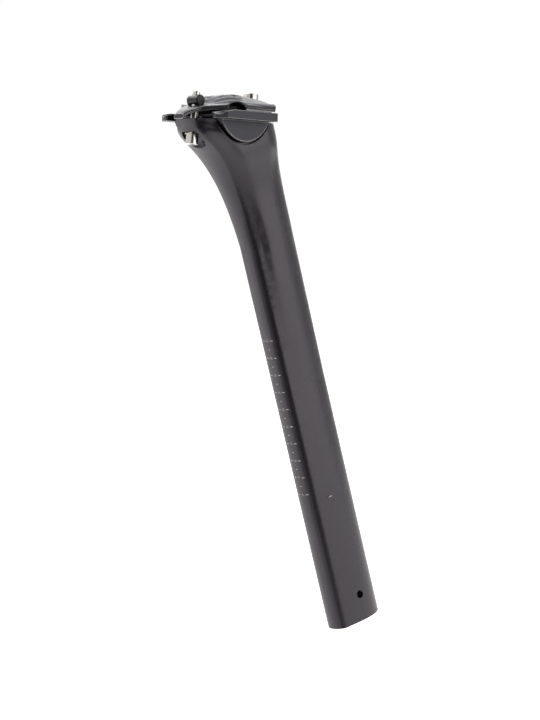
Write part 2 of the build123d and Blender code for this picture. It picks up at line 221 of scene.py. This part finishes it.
def meshPiece(name, points, faces):
    mesh = bpy.data.meshes.new(name)
    mesh.from_pydata(np.asarray(points).tolist(), [], faces)
    made = bpy.data.objects.new(name, mesh)
    bpy.context.scene.collection.objects.link(made)
    return made


def finishedMesh(thing):
    # a new mesh of the thing as it stands, with its modifiers or its text worked out
    bpy.context.view_layer.update()
    return bpy.data.meshes.new_from_object(thing.evaluated_get(bpy.context.evaluated_depsgraph_get()))


def outwards(mesh):
    work = bmesh.new()
    work.from_mesh(mesh)
    bmesh.ops.recalc_face_normals(work, faces=work.faces)
    work.to_mesh(mesh)
    work.free()


# Upper clamp: forged leaf plate, domed over both rails, with a crest, ribbed hollows and bolt slots.
# Sizes in millimetres: s along the rails, y across them, w up from the rails' middle.
plate = {
    "mountAlong": 2.5,      # the record's rail mounts are this far ahead of s = 0
    # half width along s
    "outline": ((-27.6, 3.6), (-17.7, 9.0), (-10.4, 17.0), (-1.8, 26.3), (20.6, 26.3), (30.1, 7.5),
                (32.5, 3.6)),
    # heights along s: at the rim, on the middle line and underneath
    "rim": ((-28.6, -4.6), (-24.7, -1.5), (-17.0, 1.5), (-8.0, 2.4), (1.5, 2.2), (20.6, 1.3), (33.0, 1.8)),
    "crest": ((-28.6, -3.8), (-24.7, -0.6), (-17.0, 2.4), (-4.6, 3.4), (-1.4, 8.4), (5.5, 9.5),
              (20.0, 7.5), (33.0, 5.2)),
    "under": ((-28.6, -6.8), (-26.6, -4.6), (-24.5, -3.0), (-20.0, -1.5), (-14.0, -0.4), (33.0, -0.4)),
    "corner": 1.3,          # how far corners of the lines above are rounded
    "crestCorner": 1.04,
    "crease": 0.5,
    "dome": 3.0,            # power of the fall from the crest to the rim
    "edge": 0.4,            # rounding of the rim
    "railAt": 22.0,
    "railRound": 3.5,
    "wall": 0.9,            # over a rail
    # hollow behind the front bolt: half width along s, and depth
    "wedge": ((0.5, 0.0), (15.0, 9.5), (17.6, 6.5)),
    "wedgeDeep": 1.7,
    # ribbed pocket on each side: range of s, then its inner and outer side as (y at its start, slope)
    "pocket": (-0.6, 12.0),
    "pocketIn": (4.2, 0.59),
    "pocketOut": (12.8, 0.54),
    "pocketDeep": 1.3,
    "rib": 0.5,
    "ribPitch": 2.4,
    "soft": 0.9,            # width over which a hollow reaches its depth
    # terraces on the step up to the crest: range of s and range of y
    "terrace": (-5.4, 2.2),
    "terraceReach": (2.5, 20.0),
    "terraceHigh": 0.28,
    "terracePitch": 1.7,
    "terraceSlant": 0.12,
    "seats": (
        # joint at the bolt, radius and half length of the round seat of the nut or washer
        ("rear_nut_swing", 3.25, 8.6),
        ("front_bolt_swing", 6.25, 5.1),
    ),
    "slots": (
        # joint at the bolt, radius of its slot
        ("rear_nut_swing", 2.5),
        ("front_bolt_swing", 3.0),
    ),
    "swing": 1.2,           # how far each slot's ends are moved apart, along the rails
    "slotReach": (16, 10),  # the slot's cutter, below and above the joint
    "slotPoints": 40,
    "sharpAngle": 32,
    "along": 300,           # points along s, over the top and underneath
    "across": 170,
    "below": 80,
}
railMount = next(mount for mount in record["mounts"] if mount["name"] == "rail_clamp_left")
railForward = np.array(railMount["axis"])
railUp = np.cross(railForward, (0.0, 1.0, 0.0))
railMiddle = np.array(railMount["pos_m"]) * (1, 0, 1) - plate["mountAlong"] * mm * railForward
swivelAt = {joint["name"]: np.array(joint["pos_m"]) for joint in record["behaviour"]["joints"]}
farOff = 99.0               # millimetres, beyond every face of the plate


def onRails(point):
    # a point of the frame as (s, w)
    away = (np.array(point) - railMiddle) / mm
    return away @ railForward, away @ railUp


def roundedLine(points, at, soft, steps=9):
    # the straight runs through the points, averaged over a window, which rounds the corners
    ends = np.array(points)
    window = np.linspace(-soft, soft, steps)
    return np.interp(at[:, None] + window, ends[:, 0], ends[:, 1]).mean(axis=1)


def inside(value, low, high):
    # the smaller of value - low and high - value
    return np.minimum(value - low, high - value)


def smoothStep(depth, soft):
    # 3 t^2 - 2 t^3, where t runs from 0 at the edge to 1 at the soft width inside it
    t = np.clip(depth / soft, 0, 1)
    return t * t * (3 - 2 * t)


def roundOver(away, radius):
    # half circle: sqrt(r^2 - away^2), and far below wherever that has no value
    rise = radius ** 2 - away ** 2
    return np.where(rise > 0, np.sqrt(np.maximum(rise, 0)), -farOff)


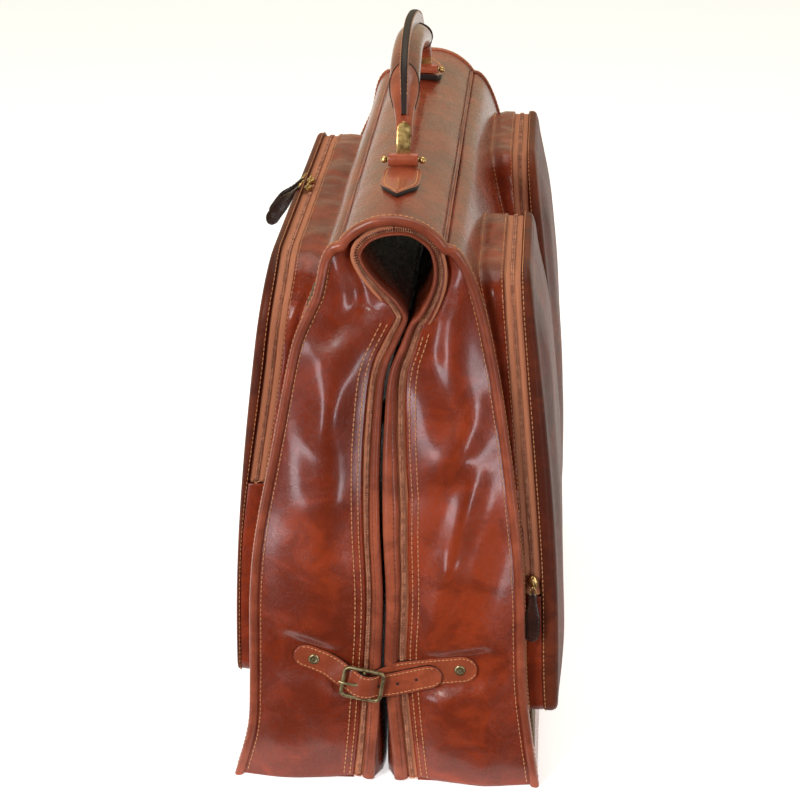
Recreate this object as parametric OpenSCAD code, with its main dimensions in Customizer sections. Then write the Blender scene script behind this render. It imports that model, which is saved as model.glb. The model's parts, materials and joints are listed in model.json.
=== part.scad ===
// Leather garment bag, folded in half over its spine and standing on its base.
// X runs through the thickness (front is -X), Y along the fold, Z up.
// The origin is the middle of the footprint, on the surface that the bag stands on.

/* [Bag] */
// Width of the bag, measured along the fold
bag_w = 580; // [540:5:620]
// Height of the folded bag at the top of its spine
bag_h = 555; // [545:5:570]
// Half of the thickness of the shell where it stands
base_half = 137; // [132:1:142]
// Thickness of the leather panels
leather = 3; // [2:0.5:3.5]
// Width of the turned edge at each end of the shell
binding_w = 9; // [7:1:11]
// Depth of the turned edge, through the shell
binding_deep = 6; // [5:0.5:7]

/* [Spine and fold] */
// Half of the distance between the two seams of the spine
seam_half = 45; // [42:1:48]
// Rise of the spine's dome above its seams
dome_rise = 24; // [22:1:26]
// Outer radius of the lid where it loops round the fold
loop_r = 29; // [26:1:30]
// Clearance between the spine and each half, at the fold
fold_gap = 3; // [2.5:0.5:4]

/* [Pockets] */
// Half width of the front pocket
front_pocket_half = 240; // [200:5:250]
// Height of the front pocket's top edge
front_pocket_top = 488; // [470:2:490]
// Height of the front pocket's lower edge
front_pocket_low = 82; // [70:2:100]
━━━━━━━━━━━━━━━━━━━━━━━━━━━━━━
TO BE DONE>
Copy, please, every line from the start of the entries down to the line that holds "work.free()", with both of those lines included and no others.

EXERCISE OUTPUT>
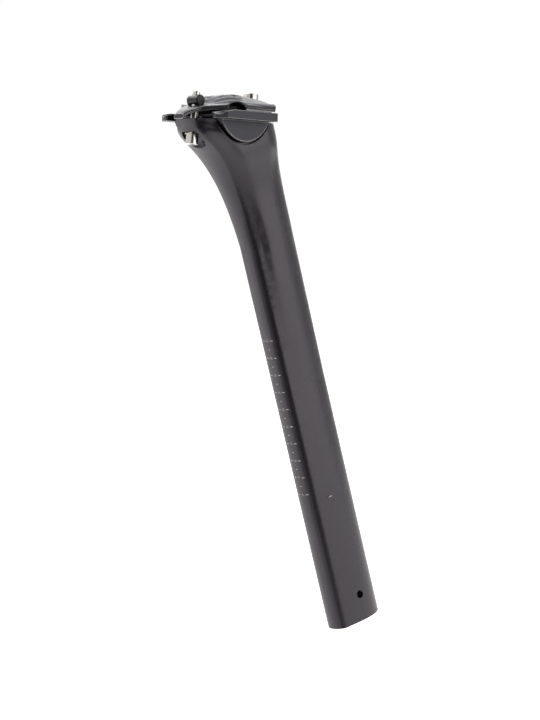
Write part 2 of the build123d and Blender code for this picture. It picks up at line 221 of scene.py. This part finishes it.
def meshPiece(name, points, faces):
    mesh = bpy.data.meshes.new(name)
    mesh.from_pydata(np.asarray(points).tolist(), [], faces)
    made = bpy.data.objects.new(name, mesh)
    bpy.context.scene.collection.objects.link(made)
    return made


def finishedMesh(thing):
    # a new mesh of the thing as it stands, with its modifiers or its text worked out
    bpy.context.view_layer.update()
    return bpy.data.meshes.new_from_object(thing.evaluated_get(bpy.context.evaluated_depsgraph_get()))


def outwards(mesh):
    work = bmesh.new()
    work.from_mesh(mesh)
    bmesh.ops.recalc_face_normals(work, faces=work.faces)
    work.to_mesh(mesh)
    work.free()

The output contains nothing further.